SAN FRANCISCO - With help from an underwater robotic explorer, researchers are mapping the submerged wreckage of a massive blimp-like airship that crashed off the California coast more than 70 years ago.

The USS Macon, a 785-foot (235.5-meter) rigid dirigible three times longer than a 747 jet, was one of the largest aircraft ever built when it fell into Pacific waters about five miles (eight kilometers) off Big Sur on February 12, 1935.

A team of scientists spent five days at sea last week exploring the Macon's remains, submerged about 1,500 feet (450 meters) underwater, with a 7,000-pound (3,150-kilogram) remotely operated vehicle equipped with powerful lights and high-definition cameras. Video from the expedition was broadcast live over the Internet.

The researchers plan to assemble a complete map of the wreckage from 6,000 individual images, and make recommendations about whether the government should retrieve artifacts, excavate the site or leave it alone.

The wreckage, which was discovered by a fisherman in 1990, has deteriorated markedly and some debris has shifted since it was last visited 15 years ago, said Chris Grech, a researcher at the Monterey Bay Aquarium Research Institute in Moss Landing.

The researchers found a variety of artifacts from the Macon: aluminum chairs, tables, cabinets, desks, bottles and plates. They also examined four relatively intact Navy biplanes that the airship was carrying.

"It's an underwater time capsule," Grech said Wednesday. "It's from a bygone era of Navy aviation that's completely disappeared."

The Macon became a symbol of hope during the Great Depression when it was built by Goodyear-Zeppelin Co. in Ohio and launched in 1933.

The giant airship, kept aloft by helium in an aluminum shell, weighed about 400,000 pounds (180,000 kilograms) and could carry a crew of 100 and up to five small planes. The Navy wanted to use the airship to spot enemy submarines.

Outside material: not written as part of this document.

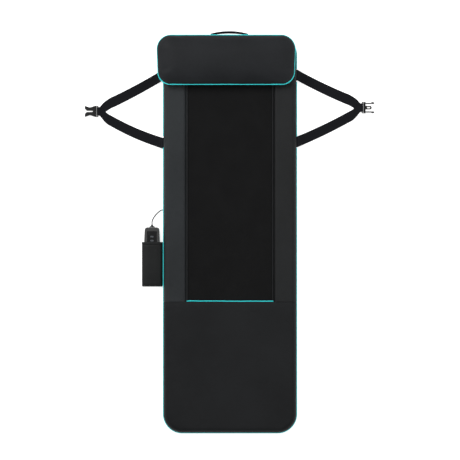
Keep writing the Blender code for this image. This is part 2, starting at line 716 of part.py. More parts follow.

"It was like a flying Titanic because of its massive size," said Robert Schwemmer, a maritime heritage expert at the National Oceanic and Atmospheric Administration. "As the Macon would approach, it would cast this shadow for blocks."

The Macon was flying from Southern California to its hangar in Moffett Field in Mountain View when its tail fin was blown off during a storm, causing it to slowly fall into the Pacific Ocean. All but two of its 83 crew members managed to board lifeboats and make it to shore.

The crash brought an end to the era of giant rigid airships, opening the way for smaller, safer non-rigid blimps. None of the Navy's four other zeppelins survived. Three of them crashed, and the other was scrapped.